Verwaltung darf kein politischer Schiedsrichter sein. Eine parteiische Positionierung gegenüber den jeweiligen Inhalten von Demos durch die Politik, und in der Folge auch durch Verwaltung und Polizei, ist abzulehnen: Diese Gruppen wurden nicht dazu berufen, sich als Schiedsrichter in der politischen Bewertung von Demonstrationen aufzuspielen. Der unterschiedlich gehandhabte Einsatz von Einschränkungen gegen Demos ist ein Eingriff in die Meinungsbildung und eine Verletzung des Gebots der Gleichbehandlung. Mit dieser Feststellung wendet man sich übrigens nicht gegen Antirassismus-Demos und man pflichtet auch den Machern der Grundrechte-Demos dadurch nicht bei. Verlangt wird nur eine relative Gleichheit der Ausgangsbedingungen.

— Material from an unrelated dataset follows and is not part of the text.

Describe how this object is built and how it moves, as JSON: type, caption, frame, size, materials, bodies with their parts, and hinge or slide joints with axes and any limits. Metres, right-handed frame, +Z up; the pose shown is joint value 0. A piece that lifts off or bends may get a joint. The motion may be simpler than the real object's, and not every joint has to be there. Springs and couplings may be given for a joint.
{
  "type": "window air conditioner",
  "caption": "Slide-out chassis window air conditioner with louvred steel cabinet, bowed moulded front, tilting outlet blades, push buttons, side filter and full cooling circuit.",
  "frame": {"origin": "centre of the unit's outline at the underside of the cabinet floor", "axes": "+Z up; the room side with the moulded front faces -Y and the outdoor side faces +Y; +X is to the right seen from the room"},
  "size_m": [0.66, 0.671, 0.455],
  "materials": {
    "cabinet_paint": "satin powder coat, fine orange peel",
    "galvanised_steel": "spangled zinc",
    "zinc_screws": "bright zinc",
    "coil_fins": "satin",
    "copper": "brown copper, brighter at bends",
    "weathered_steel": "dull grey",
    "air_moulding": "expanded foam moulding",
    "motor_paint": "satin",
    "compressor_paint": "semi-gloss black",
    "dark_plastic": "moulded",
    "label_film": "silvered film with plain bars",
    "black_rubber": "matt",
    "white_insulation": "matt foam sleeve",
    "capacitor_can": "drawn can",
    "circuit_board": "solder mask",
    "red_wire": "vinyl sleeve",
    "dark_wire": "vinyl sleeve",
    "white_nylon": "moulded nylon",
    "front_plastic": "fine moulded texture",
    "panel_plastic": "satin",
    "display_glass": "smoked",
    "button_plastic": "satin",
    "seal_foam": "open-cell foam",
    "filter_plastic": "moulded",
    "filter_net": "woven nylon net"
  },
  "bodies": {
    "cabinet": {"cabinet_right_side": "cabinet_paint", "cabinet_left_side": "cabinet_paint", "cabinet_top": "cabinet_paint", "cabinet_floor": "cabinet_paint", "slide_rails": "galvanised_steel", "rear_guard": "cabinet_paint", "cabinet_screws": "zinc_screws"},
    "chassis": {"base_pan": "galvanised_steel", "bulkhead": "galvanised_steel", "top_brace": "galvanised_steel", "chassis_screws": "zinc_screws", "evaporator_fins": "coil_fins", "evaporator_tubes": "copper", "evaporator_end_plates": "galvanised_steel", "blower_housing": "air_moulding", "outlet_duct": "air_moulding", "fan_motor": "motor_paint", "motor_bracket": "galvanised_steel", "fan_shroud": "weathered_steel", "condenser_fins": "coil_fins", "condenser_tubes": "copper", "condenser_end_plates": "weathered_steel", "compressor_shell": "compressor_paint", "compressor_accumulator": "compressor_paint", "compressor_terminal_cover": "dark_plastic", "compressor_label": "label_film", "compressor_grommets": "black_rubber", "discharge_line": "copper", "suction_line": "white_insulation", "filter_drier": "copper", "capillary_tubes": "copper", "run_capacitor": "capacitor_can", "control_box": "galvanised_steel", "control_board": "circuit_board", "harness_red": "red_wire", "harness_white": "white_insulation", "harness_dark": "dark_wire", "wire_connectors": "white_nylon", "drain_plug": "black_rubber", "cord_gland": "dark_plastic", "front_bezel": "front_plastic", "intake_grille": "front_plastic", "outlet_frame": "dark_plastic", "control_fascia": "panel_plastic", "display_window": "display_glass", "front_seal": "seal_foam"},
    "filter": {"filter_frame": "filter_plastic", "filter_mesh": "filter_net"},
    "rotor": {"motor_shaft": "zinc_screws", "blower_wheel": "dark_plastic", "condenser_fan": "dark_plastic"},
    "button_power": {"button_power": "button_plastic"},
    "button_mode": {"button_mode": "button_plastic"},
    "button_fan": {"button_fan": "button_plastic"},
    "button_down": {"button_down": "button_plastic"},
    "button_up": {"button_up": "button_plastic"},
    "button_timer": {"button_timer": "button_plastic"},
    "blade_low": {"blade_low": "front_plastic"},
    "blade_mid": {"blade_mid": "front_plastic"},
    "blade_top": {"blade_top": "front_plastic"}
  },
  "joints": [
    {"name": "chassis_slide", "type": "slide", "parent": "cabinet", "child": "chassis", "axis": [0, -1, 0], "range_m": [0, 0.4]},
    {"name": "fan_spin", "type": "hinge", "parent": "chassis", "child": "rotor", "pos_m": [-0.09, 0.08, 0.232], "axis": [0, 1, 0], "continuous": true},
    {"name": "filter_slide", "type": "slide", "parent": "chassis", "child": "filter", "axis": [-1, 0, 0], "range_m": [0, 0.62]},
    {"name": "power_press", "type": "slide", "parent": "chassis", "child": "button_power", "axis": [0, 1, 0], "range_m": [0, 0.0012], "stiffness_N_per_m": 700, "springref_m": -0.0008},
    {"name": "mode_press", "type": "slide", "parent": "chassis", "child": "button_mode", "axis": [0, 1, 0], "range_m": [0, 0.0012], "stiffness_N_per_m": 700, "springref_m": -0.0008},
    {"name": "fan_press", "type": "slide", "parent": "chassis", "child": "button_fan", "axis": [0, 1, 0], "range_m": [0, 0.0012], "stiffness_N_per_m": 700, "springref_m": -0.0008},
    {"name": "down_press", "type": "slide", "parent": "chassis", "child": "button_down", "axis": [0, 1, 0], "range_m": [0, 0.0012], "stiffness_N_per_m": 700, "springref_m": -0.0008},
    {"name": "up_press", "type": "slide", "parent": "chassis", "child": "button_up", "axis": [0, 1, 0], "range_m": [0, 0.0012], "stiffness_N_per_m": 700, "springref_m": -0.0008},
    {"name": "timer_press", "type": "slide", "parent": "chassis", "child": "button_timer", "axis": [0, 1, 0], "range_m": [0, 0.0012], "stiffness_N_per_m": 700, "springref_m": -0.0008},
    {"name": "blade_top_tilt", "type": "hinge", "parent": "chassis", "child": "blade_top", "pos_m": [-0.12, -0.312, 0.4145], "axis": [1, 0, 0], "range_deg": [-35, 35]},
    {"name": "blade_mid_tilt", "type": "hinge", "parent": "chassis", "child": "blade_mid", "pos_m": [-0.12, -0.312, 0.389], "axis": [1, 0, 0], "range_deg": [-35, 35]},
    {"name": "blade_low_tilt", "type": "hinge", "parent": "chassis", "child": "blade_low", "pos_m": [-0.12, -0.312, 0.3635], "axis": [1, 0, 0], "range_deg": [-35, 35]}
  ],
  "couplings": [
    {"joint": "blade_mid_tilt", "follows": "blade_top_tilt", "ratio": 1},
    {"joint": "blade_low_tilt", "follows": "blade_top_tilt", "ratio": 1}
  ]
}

"Rassismus darf in unserer Gesellschaft keinen Platz haben", twitterte die Polizei.

Ein Beispiel zur Verletzung dieses Gleichheits-Grundsatzes kann man etwa hier sehen: In Hamburg waren für die Demo "520 Teilnehmer" angemeldet, berichtet die Tagesschau, erschienen seien dann aber 14´000. Bei einer Grundrechte-Demo wäre das höchstwahrscheinlich Grund gewesen, die Veranstaltung aufzulösen. Wie martialisch diesen Demonstranten entgegengetreten wurde, kann man etwa in diesem Artikel in der „Welt“ lesen. Doch an diesem Wochenende war alles anders: Die Polizei appellierte an die Menschen, einen Mundschutz zu tragen und den Mindestabstand einzuhalten. Das habe sich angesichts der hohen Teilnehmerzahl allerdings als schwierig gestaltet, berichtet die Tagesschau. Trotzdem stellten sich auch die Polizisten bereits vor Beginn des Protests hinter die Aktion.

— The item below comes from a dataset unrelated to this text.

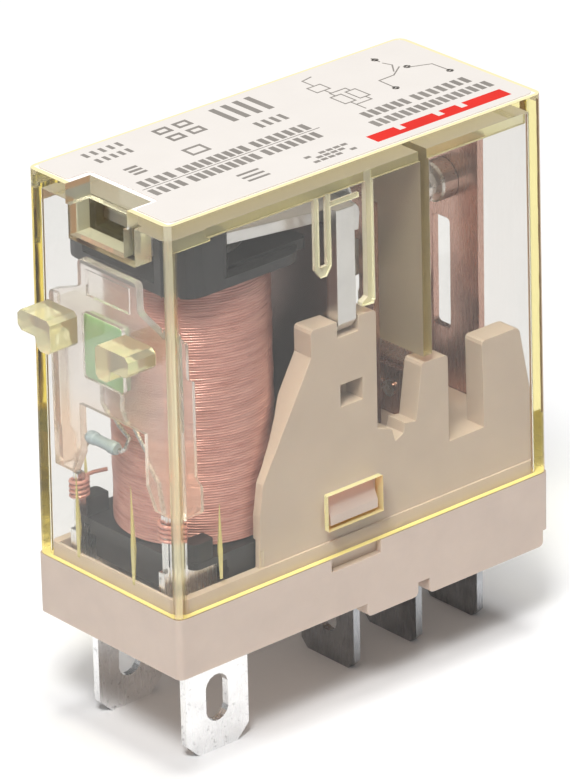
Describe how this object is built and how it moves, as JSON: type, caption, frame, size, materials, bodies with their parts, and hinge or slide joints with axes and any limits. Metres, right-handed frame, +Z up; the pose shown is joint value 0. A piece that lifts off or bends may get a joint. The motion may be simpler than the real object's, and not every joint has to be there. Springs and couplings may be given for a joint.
{
  "type": "plug-in relay",
  "caption": "Slim plug-in power relay with flat blades, a beige base and a clear clip-on cover over a hinged armature, coil, changeover contact and indicator lamp.",
  "frame": {"origin": "middle of the base's flat underside, where it sits on its socket", "axes": "+X along the length towards the three contact blades, +Y towards the far long side, +Z up out of the socket"},
  "size_m": [0.0309, 0.0126, 0.035],
  "materials": {
    "base_polyester": "beige moulded thermosetting polyester, satin",
    "clear_cover": "clear moulded polycarbonate with a yellow tint in its edges, glossy",
    "label_film": "off-white printed film, satin",
    "bobbin_nylon": "charcoal moulded nylon, satin",
    "winding_wire": "fine enamelled copper wire, wound in layers, semi-gloss",
    "plated_iron": "nickel-plated soft iron",
    "tinned_terminal": "tin-plated brass sheet",
    "contact_terminal": "copper alloy sheet, its plug-in blade nickel-plated",
    "contact_silver": "silver alloy, satin",
    "spring_steel": "bright spring steel strip",
    "card_nylon": "natural nylon",
    "clear_carrier": "clear moulded polycarbonate, slightly milky",
    "green_lens": "pale green translucent lens",
    "resistor_lacquer": "lacquered body",
    "tinned_wire": "tinned copper wire"
  },
  "bodies": {
    "frame": {"base": "base_polyester", "bobbin": "bobbin_nylon", "coil_lead_far": "winding_wire", "coil_lead_near": "winding_wire", "coil_terminal_far": "tinned_terminal", "coil_terminal_near": "tinned_terminal", "coil_winding": "winding_wire", "common_terminal": "contact_terminal", "core": "plated_iron", "cover": "clear_cover", "hinge_spring": "spring_steel", "indicator_frame": "clear_carrier", "indicator_lamp": "green_lens", "indicator_resistor": "resistor_lacquer", "lamp_lead_far": "tinned_wire", "lamp_lead_near": "tinned_wire", "normally_closed_contact": "contact_silver", "normally_closed_terminal": "contact_terminal", "normally_open_contact": "contact_silver", "normally_open_terminal": "contact_terminal", "resistor_lead": "tinned_wire", "spring_rivet_1": "tinned_wire", "spring_rivet_2": "tinned_wire", "top_label": "label_film", "yoke": "plated_iron"},
    "armature": {"armature": "plated_iron"},
    "actuator_card": {"actuator_card": "card_nylon"},
    "moving_contact_spring": {"moving_spring": "contact_terminal", "moving_contact": "contact_silver"}
  },
  "joints": [
    {"name": "armature_hinge", "type": "hinge", "parent": "frame", "child": "armature", "pos_m": [-0.0001, 0, 0.02395], "axis": [0, -1, 0], "range_deg": [0, 5.5], "stiffness_Nm_per_rad": 0.005, "springref_deg": -5.73},
    {"name": "card_slide", "type": "slide", "parent": "frame", "child": "actuator_card", "axis": [1, 0, 0], "range_m": [0, 0.00052]},
    {"name": "contact_spring_flex", "type": "hinge", "parent": "frame", "child": "moving_contact_spring", "pos_m": [0.0079, 0, 0.0096], "axis": [0, 1, 0], "range_deg": [0, 2.1]}
  ],
  "couplings": [
    {"joint": "card_slide", "follows": "armature_hinge", "m_per_rad": 0.00535},
    {"joint": "contact_spring_flex", "follows": "armature_hinge", "ratio": 0.367}
  ]
}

Dadurch wird der Inhalt der Demo (gegen Rassismus) indirekt über die herrschenden „Pandemie-Regeln“ gestellt. Das ist prinzipiell zu begrüßen. Um so mehr irritiert es aber, wenn an anderer Stelle diese Regeln noch immer hochgehalten werden. Und wenn andere Inhalte und Demos dieses Vorrecht eben nicht erhalten und hinter der „gesellschaftlichen Verantwortung leider kurzfristig zurückstehen“ müssen.